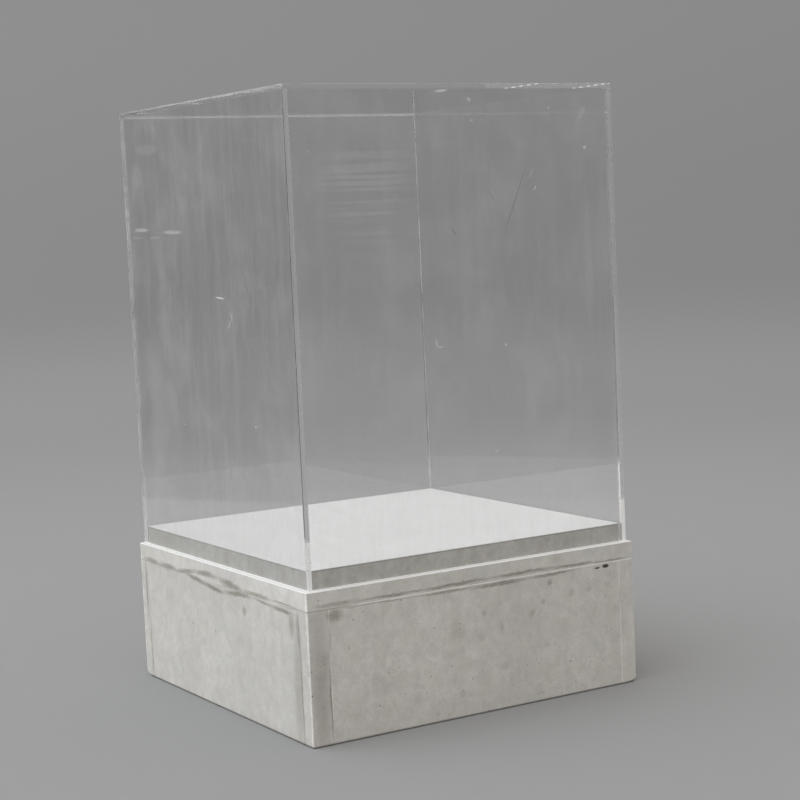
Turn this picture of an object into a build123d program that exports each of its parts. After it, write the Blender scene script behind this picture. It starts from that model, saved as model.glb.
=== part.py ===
from build123d import *
import os

# A clear acrylic display cover on a low boxed base, in millimetres.
# +Z is up, the wider face of the photograph looks along -Y, and the origin is
# the middle of the underside. The base is a box of tongued wall boards between
# grooved corner posts, closed by a deck board. A smaller platform board stands
# on the deck, and the five-sided cover drops over it onto the deck's margin.

# Driving dimensions
board = 18.0            # thickness of the sawn boards
base_side = 378.0       # width and depth of the base
wall_height = 128.0     # from the floor to the deck's underside
cover_side = 370.0      # outside width and depth of the cover
sheet = 5.0             # thickness of the acrylic sheet
total_height = 608.0    # from the floor to the top of the cover
platform_side = 358.0   # width and depth of the platform
facing = 0.6            # thickness of the white sheet on the platform

# Corner posts are strips ripped from the same board
post_wide = 22.0
post_thin = 18.0

# Small clearances and eased edges
cement_line = 0.05      # film of cement between two acrylic sheets
rest_gap = 0.1          # air between the cover's lower edge and the deck
polish = 0.4            # eased edge of the acrylic
arris = 0.6             # eased edge of the boards

# Hidden joinery
tongue_thickness = 6.0
tongue_depth = 8.0
groove_thickness = 6.2
groove_depth = 8.5
batten = 20.0
batten_ease = 3.0

# Countersunk wood screws
screw_radius = 2.0
screw_head_radius = 4.0
screw_tip_radius = 0.4
screw_tip_length = 6.0
screw_clearance = 0.1
recess_length = 4.4
recess_width = 1.1
recess_depth = 1.6
deck_screw_length = 35.0
deck_screw_long_place = 110.0     # along the front and back battens
deck_screw_short_place = 80.0     # along the side battens
platform_screw_length = 30.0
platform_screw_place = 120.0

# Heights and half widths that follow from them
half_base = base_side / 2
half_cover = cover_side / 2
half_platform = platform_side / 2
deck_top = wall_height + board
platform_top = deck_top + board
cover_bottom = deck_top + rest_gap
wall_top_of_cover = total_height - sheet
batten_bottom = wall_height - batten
inner_wall = half_base - board

os.makedirs("parts", exist_ok=True)


def block(x0, x1, y0, y1, z0, z1):
    """A square-edged solid between two opposite corners."""
    size = (x1 - x0, y1 - y0, z1 - z0)
    middle = ((x0 + x1) / 2, (y0 + y1) / 2, (z0 + z1) / 2)
    return Pos(*middle) * Box(*size)


def edges_on(solid, axis, place):
    """The edges of the flat face of a solid that lies at one place on an axis."""
    return solid.faces().filter_by(axis).sort_by(axis)[place].edges()


def save(solid, node):
    """Writes one piece as the STEP file of its node."""
    solid.label = node
    export_step(solid, f"parts/{node}.step")


# The screws and the holes that they need

def wood_screw(length):
    """A countersunk screw that points up, with the flat of its head at z = 0."""
    head_height = screw_head_radius - screw_radius
    profile = Polyline(
        (0, 0),
        (screw_head_radius, 0),
        (screw_radius, head_height),
        (screw_radius, length - screw_tip_length),
        (screw_tip_radius, length),
        (0, length),
        close=True,
    )
    screw = revolve(Plane.XZ * make_face(profile), Axis.Z)
    for turn in (0, 90):
        slot = Box(recess_length, recess_width, 2 * recess_depth)
        screw -= Rot(0, 0, turn) * slot
    return screw


def screw_hole(length):
    """What a screw of this length is driven into: a countersink and a hole."""
    radius = screw_radius + screw_clearance
    head_radius = screw_head_radius + screw_clearance
    head_height = head_radius - radius
    sink = Pos(0, 0, head_height / 2) * Cone(head_radius, radius, head_height)
    drill = Pos(0, 0, length / 2) * Cylinder(radius, length)
    return sink + drill


def deck_screw_places():
    """Two screws along each batten."""
    line = inner_wall - batten / 2
    places = []
    for side in (-1, 1):
        for along in (-1, 1):
            places.append((along * deck_screw_long_place, side * line))
            places.append((side * line, along * deck_screw_short_place))
    return places


def platform_screw_places():
    """One screw near each corner of the platform."""
    place = platform_screw_place
    return [(x, y) for x in (-place, place) for y in (-place, place)]


def deck_screw_holes():
    hole = screw_hole(deck_screw_length + screw_clearance)
    return [Pos(x, y, batten_bottom) * hole for x, y in deck_screw_places()]


def platform_screw_holes():
    hole = screw_hole(platform_screw_length + screw_clearance)
    return [Pos(x, y, wall_height) * hole for x, y in platform_screw_places()]


# The base's corner posts and walls

def post_width(side_x):
    """A post's size along X: the left pair stands with its wide side to the front."""
    return post_wide if side_x < 0 else post_thin


def post_depth(side_x):
    """A post's size along Y: the right pair is turned a quarter."""
    return post_thin if side_x < 0 else post_wide


def groove_to_wall(side_x, side_y, along_front):
    """The groove in a post that takes the tongue of the front or a side wall."""
    half_groove = groove_thickness / 2
    outer = half_base - board / 2
    if along_front:
        shoulder = half_base - post_width(side_x)
        x0, x1 = sorted((side_x * shoulder, side_x * (shoulder + groove_depth)))
        y0, y1 = side_y * outer - half_groove, side_y * outer + half_groove
    else:
        shoulder = half_base - post_depth(side_x)
        x0, x1 = side_x * outer - half_groove, side_x * outer + half_groove
        y0, y1 = sorted((side_y * shoulder, side_y * (shoulder + groove_depth)))
    return block(x0, x1, y0, y1, 0, wall_height)


def corner_post(side_x, side_y):
    """A post whose two outer faces are eased all round, grooved on its inner faces."""
    x0, x1 = sorted((side_x * half_base, side_x * (half_base - post_width(side_x))))
    y0, y1 = sorted((side_y * half_base, side_y * (half_base - post_depth(side_x))))
    post = block(x0, x1, y0, y1, 0, wall_height)
    outer_x = edges_on(post, Axis.X, 0 if side_x < 0 else -1)
    outer_y = edges_on(post, Axis.Y, 0 if side_y < 0 else -1)
    post = chamfer(ShapeList(set(outer_x + outer_y)), arris)
    for along_front in (True, False):
        post -= groove_to_wall(side_x, side_y, along_front)
    return post


def front_wall(side_y):
    """The front or back wall: a board with a tongue at each end and an eased outer face."""
    left = -half_base + post_width(-1)
    right = half_base - post_width(1)
    y0, y1 = sorted((side_y * half_base, side_y * inner_wall))
    wall = block(left, right, y0, y1, 0, wall_height)
    wall = chamfer(edges_on(wall, Axis.Y, 0 if side_y < 0 else -1), arris)
    middle = (y0 + y1) / 2
    half_tongue = tongue_thickness / 2
    wall += block(
        left - tongue_depth,
        right + tongue_depth,
        middle - half_tongue,
        middle + half_tongue,
        0,
        wall_height,
    )
    return wall


def side_wall(side_x):
    """The left or right wall, made as the front one is."""
    near = half_base - post_depth(side_x)
    x0, x1 = sorted((side_x * half_base, side_x * inner_wall))
    wall = block(x0, x1, -near, near, 0, wall_height)
    wall = chamfer(edges_on(wall, Axis.X, 0 if side_x < 0 else -1), arris)
    middle = (x0 + x1) / 2
    half_tongue = tongue_thickness / 2
    wall += block(
        middle - half_tongue,
        middle + half_tongue,
        -near - tongue_depth,
        near + tongue_depth,
        0,
        wall_height,
    )
    return wall


# The battens, the deck and the platform

def front_batten(side_y):
    """A batten along the front or back wall, eased on its free lower edge."""
    y0, y1 = sorted((side_y * inner_wall, side_y * (inner_wall - batten)))
    strip = block(-inner_wall, inner_wall, y0, y1, batten_bottom, wall_height)
    free_side = edges_on(strip, Axis.Y, -1 if side_y < 0 else 0)
    strip = chamfer(free_side.sort_by(Axis.Z)[0], batten_ease)
    for hole in deck_screw_holes():
        strip -= hole
    return strip


def side_batten(side_x):
    """A batten along a side wall, between the front and back ones."""
    x0, x1 = sorted((side_x * inner_wall, side_x * (inner_wall - batten)))
    reach = inner_wall - batten
    strip = block(x0, x1, -reach, reach, batten_bottom, wall_height)
    free_side = edges_on(strip, Axis.X, -1 if side_x < 0 else 0)
    strip = chamfer(free_side.sort_by(Axis.Z)[0], batten_ease)
    for hole in deck_screw_holes():
        strip -= hole
    return strip


def deck():
    """The board that closes the box, flush with its walls and eased all round."""
    board_solid = block(-half_base, half_base, -half_base, half_base, wall_height, deck_top)
    board_solid = chamfer(board_solid.edges(), arris)
    for hole in deck_screw_holes() + platform_screw_holes():
        board_solid -= hole
    return board_solid


def platform():
    """The raised board, with its upright corners eased."""
    half = half_platform
    board_solid = block(-half, half, -half, half, deck_top, platform_top)
    board_solid = chamfer(board_solid.edges().filter_by(Axis.Z), arris)
    for hole in platform_screw_holes():
        board_solid -= hole
    return board_solid


def platform_sheet():
    """The white facing, trimmed to the platform's eased corners."""
    half = half_platform
    skin = block(-half, half, -half, half, platform_top, platform_top + facing)
    return chamfer(skin.edges().filter_by(Axis.Z), arris)


# The cover's five sheets

def cover_side_panel(side_x):
    """A side sheet over the full depth, so its polished front edge shows."""
    x0, x1 = sorted((side_x * half_cover, side_x * (half_cover - sheet)))
    top = wall_top_of_cover - cement_line
    panel = block(x0, x1, -half_cover, half_cover, cover_bottom, top)
    outer = edges_on(panel, Axis.X, 0 if side_x < 0 else -1)
    return chamfer(outer.sort_by(Axis.Z)[:-1], polish)


def cover_front_panel(side_y):
    """The front or back sheet, cemented between the side sheets."""
    reach = half_cover - sheet - cement_line
    y0, y1 = sorted((side_y * half_cover, side_y * (half_cover - sheet)))
    top = wall_top_of_cover - cement_line
    panel = block(-reach, reach, y0, y1, cover_bottom, top)
    outer = edges_on(panel, Axis.Y, 0 if side_y < 0 else -1)
    return chamfer(outer.sort_by(Axis.Z)[0], polish)


def cover_top_panel():
    """The top sheet, which lies over the four walls and is eased round its top."""
    half = half_cover
    panel = block(-half, half, -half, half, wall_top_of_cover, total_height)
    upper = edges_on(panel, Axis.Z, -1)
    upright = panel.edges().filter_by(Axis.Z)
    return chamfer(ShapeList(upper + upright), polish)


# Every piece, by the name of its node

side_names = {-1: "left", 1: "right"}
end_names = {-1: "front", 1: "back"}

for side_y, end_name in end_names.items():
    save(front_wall(side_y), f"wall_{end_name}")
    save(front_batten(side_y), f"batten_{end_name}")
    save(cover_front_panel(side_y), f"cover_{end_name}_panel")

for side_x, side_name in side_names.items():
    save(side_wall(side_x), f"wall_{side_name}")
    save(side_batten(side_x), f"batten_{side_name}")
    save(cover_side_panel(side_x), f"cover_{side_name}_panel")
    for side_y, end_name in end_names.items():
        save(corner_post(side_x, side_y), f"post_{end_name}_{side_name}")

save(deck(), "deck_board")
save(platform(), "platform_board")
save(platform_sheet(), "platform_facing")
save(cover_top_panel(), "cover_top_panel")

deck_screw = wood_screw(deck_screw_length)
deck_screws = [Pos(x, y, batten_bottom) * deck_screw for x, y in deck_screw_places()]
save(Compound(children=deck_screws), "deck_screws")

platform_screw = wood_screw(platform_screw_length)
platform_screws = [Pos(x, y, wall_height) * platform_screw for x, y in platform_screw_places()]
save(Compound(children=platform_screws), "platform_screws")
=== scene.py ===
import math

import bpy
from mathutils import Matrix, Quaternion, Vector


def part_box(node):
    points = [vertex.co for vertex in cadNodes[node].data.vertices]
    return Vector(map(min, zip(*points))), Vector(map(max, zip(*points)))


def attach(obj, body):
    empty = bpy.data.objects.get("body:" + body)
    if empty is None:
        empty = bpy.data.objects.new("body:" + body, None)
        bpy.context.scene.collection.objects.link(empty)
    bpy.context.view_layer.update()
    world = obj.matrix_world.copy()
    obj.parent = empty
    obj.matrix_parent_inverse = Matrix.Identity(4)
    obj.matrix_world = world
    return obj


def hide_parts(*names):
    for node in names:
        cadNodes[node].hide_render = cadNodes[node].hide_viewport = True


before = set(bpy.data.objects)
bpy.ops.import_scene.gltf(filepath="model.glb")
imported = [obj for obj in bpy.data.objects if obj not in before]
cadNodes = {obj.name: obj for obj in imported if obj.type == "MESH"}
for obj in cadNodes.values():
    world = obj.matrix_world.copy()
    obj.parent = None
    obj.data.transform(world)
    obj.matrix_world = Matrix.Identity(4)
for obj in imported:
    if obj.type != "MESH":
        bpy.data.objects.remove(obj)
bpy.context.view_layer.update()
mm = 0.001
print("frame loaded:", len(cadNodes), "nodes")

bpy.context.scene.view_settings.view_transform = "Standard"


# Small helpers for node trees

def setSocket(tree, socket, value):
    if isinstance(value, bpy.types.NodeSocket):
        tree.links.new(value, socket)
    else:
        socket.default_value = value


def addNode(tree, kind, sockets, **settings):
    # sockets are set or linked by name or number, settings are the node's own choices
    node = tree.nodes.new("ShaderNode" + kind)
    for name, value in settings.items():
        setattr(node, name, value)
    for name, value in sockets.items():
        setSocket(tree, node.inputs[name], value)
    return node


def newMaterial(name):
    # an empty material, its node tree and the place on the object that its patterns read
    material = bpy.data.materials.new(name)
    material.use_nodes = True
    tree = material.node_tree
    tree.nodes.clear()
    return material, tree, addNode(tree, "TexCoord", {}).outputs["Object"]


def calc(tree, operation, first, second=0.0):
    return addNode(tree, "Math", {0: first, 1: second}, operation=operation).outputs[0]


def times(tree, *values):
    product = values[0]
    for value in values[1:]:
        product = calc(tree, "MULTIPLY", product, value)
    return product


def plus(tree, *values):
    total = values[0]
    for value in values[1:]:
        total = calc(tree, "ADD", total, value)
    return total


def apart(tree, vector):
    # the X, Y and Z of a vector
    return addNode(tree, "SeparateXYZ", {"Vector": vector}).outputs


def normalParts(tree):
    return apart(tree, addNode(tree, "NewGeometry", {}).outputs["True Normal"])


def ramp(tree, value, start, end, low=0.0, high=1.0):
    # eases from low to high as value goes from start to end
    sockets = dict(enumerate((value, start, end, low, high)))
    return addNode(tree, "MapRange", sockets, interpolation_type="SMOOTHSTEP").outputs[0]


def band(tree, value, start, end, soft):
    # 1 between start and end, 0 outside
    rise = ramp(tree, value, start - soft, start + soft)
    fall = ramp(tree, value, end - soft, end + soft, 1.0, 0.0)
    return times(tree, rise, fall)


def weighed(tree, mask, factor):
    # 1 where the mask is 0, easing to factor where it is 1
    return ramp(tree, mask, 0.0, 1.0, 1.0, factor)


def mixColour(tree, factor, first, second, blend="MIX"):
    # a Mix node has its colours on sockets 6 and 7, and gives them mixed on 2
    sockets = {0: factor, 6: first, 7: second}
    return addNode(tree, "Mix", sockets, data_type="RGBA", blend_type=blend).outputs[2]


def asGrey(tree, value):
    return addNode(tree, "CombineColor", {"Red": value, "Green": value, "Blue": value}).outputs[0]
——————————
→ Problem requirements
The lines to be given again exactly are those from the one containing "deck_screw = wood_screw(deck_screw_length)" up to and including the one containing "zip(*points))), Vector(map(max, zip(*points)))".

→ Complete answer
deck_screw = wood_screw(deck_screw_length)
deck_screws = [Pos(x, y, batten_bottom) * deck_screw for x, y in deck_screw_places()]
save(Compound(children=deck_screws), "deck_screws")

platform_screw = wood_screw(platform_screw_length)
platform_screws = [Pos(x, y, wall_height) * platform_screw for x, y in platform_screw_places()]
save(Compound(children=platform_screws), "platform_screws")
=== scene.py ===
import math

import bpy
from mathutils import Matrix, Quaternion, Vector


def part_box(node):
    points = [vertex.co for vertex in cadNodes[node].data.vertices]
    return Vector(map(min, zip(*points))), Vector(map(max, zip(*points)))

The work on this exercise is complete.